Analysis

European Parliament’s 2026 Türkiye Report: Contradictions and Inconsistencies

The presentation of harsh criticisms and certain allegations in the report in an international report format inevitably constitutes "interference in internal affairs."
This approach has the potential to weaken the European Union’s strategic interests and normative power claim in the long term.
This biased stance confirms that the EP is a political bloc acting with intra-union solidarity reflexes rather than an impartial arbiter.

Paylaş

This post is also available in: Türkçe Русский

The Türkiye Report, adopted by the European Parliament on June 17, 2026, is a critical document that clearly reveals the structural blockages in the relations between Ankara and Brussels, the deepening mutual distrust, and the global geopolitical shift. This text, adopted with 381 votes in favor, 107 against, and 171 abstentions, represents a radical departure as it goes beyond traditional calls for legal or democratic reforms by including a demand for direct personal sanctions against certain high-level Turkish officials for the first time.
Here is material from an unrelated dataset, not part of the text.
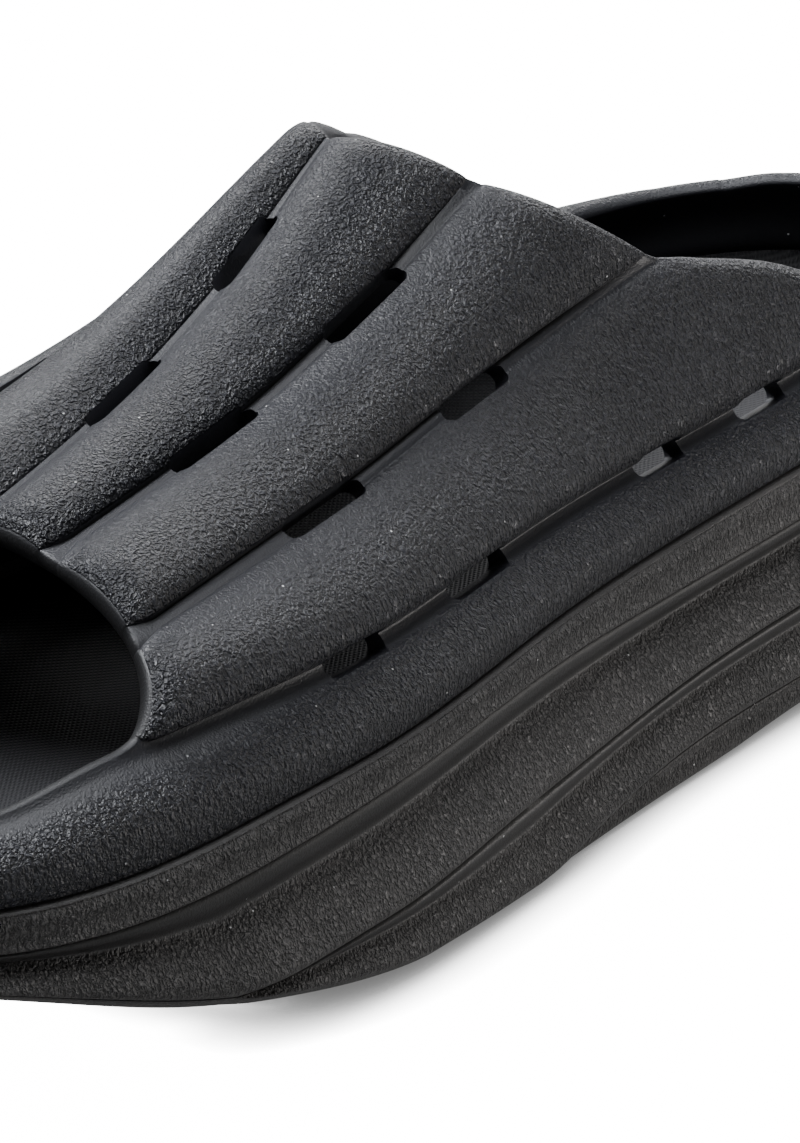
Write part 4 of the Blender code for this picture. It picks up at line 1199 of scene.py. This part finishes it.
def side_rows(last, share):
    """Height, outset and grain of every row of the sole's side, at places along it."""
    seam = last.height(share, "seam")
    under = last.height(share, "under")
    edge = np.maximum(last.height(share, "edge"), under + LEAST_ROLL)
    start, gain, by = LIP_GROWTH
    lip = LIP_BAND * (start + gain * soft_step(share / by)) * Line(LIP_THIN).at(share)[..., 0]
    crease_1 = seam - lip
    floor_3 = edge + LEAST_BAND
    floor_2 = floor_3 + LEAST_BAND
    raised = soft_step((share - RAISE_FROM) / RAISE_RUN)
    crease_2 = last.height(share, "crease_2") + CREASE_RAISE[0] * raised
    crease_3 = last.height(share, "crease_3") + CREASE_RAISE[1] * raised
    keep_2 = soft_step((crease_2 - floor_2) / CREASE_FADE)
    keep_3 = soft_step((crease_3 - floor_3) / CREASE_FADE)
    crease_2 = np.maximum(crease_2, floor_2)
    crease_3 = np.minimum(np.maximum(crease_3, floor_3), crease_2 - LEAST_BAND)
    tops = {"lip": seam, "upper": crease_1, "middle": crease_2, "lower": crease_3}
    ends = {"lip": crease_1, "upper": crease_2, "middle": crease_3, "lower": edge}
    keeps = {"middle": keep_2, "lower": keep_3}
    plain = {"middle": PLAIN_SWELL, "lower": PLAIN_SWELL + (WIDE_SWELL - PLAIN_SWELL) * keep_2}
    tip = soft_step(1.0 - share / TIP_RUN) * TIP_PULL
    rows = []
    for band, part, outset, grain_and_shade in fine_side():
        out = np.full(share.shape, outset)
        if band in keeps:
            out = outset * keeps[band] + plain[band] * (1.0 - keeps[band])
        level = tops[band] + (ends[band] - tops[band]) * part
        rows.append((level, out * SIDE_SWELL * (1.0 - tip), np.full(share.shape, grain_and_shade)))
    wide, high = np.moveaxis(Line(UNDER_ROLL).at(share), -1, 0)
    first = np.arcsin(np.clip(1.0 - (edge - under) / high, 0.0, 1.0))
    for i in range(1, EDGE_STEPS + 1):
        turn = first + (0.5 * math.pi - first) * i / EDGE_STEPS
        rows.append((under + high * (1.0 - np.sin(turn)), rows[-1][1], np.full(share.shape, UNDER_GRAIN)))
    rows = np.array(rows)
    deep = np.clip((under + high - rows[:, 0]) / high, 0.0, 1.0)
    rows[:, 1] -= wide * (1.0 - np.sqrt(1.0 - deep ** 2))
    return rows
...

The report weakens the construction of trust in Ankara-Brussels relations, making it difficult to strengthen channels of dialog and cooperation, thereby producing an effect that erodes the strategic nature of Türkiye-EU relations. In this context, the Turkish Ministry of Foreign Affairs’ characterization of the report as a text based on unfounded allegations and its decision to close the doors demonstrates how the EU, by resorting to the punishment card instead of institutional dialog, weakens its own normative power and mediation capacity.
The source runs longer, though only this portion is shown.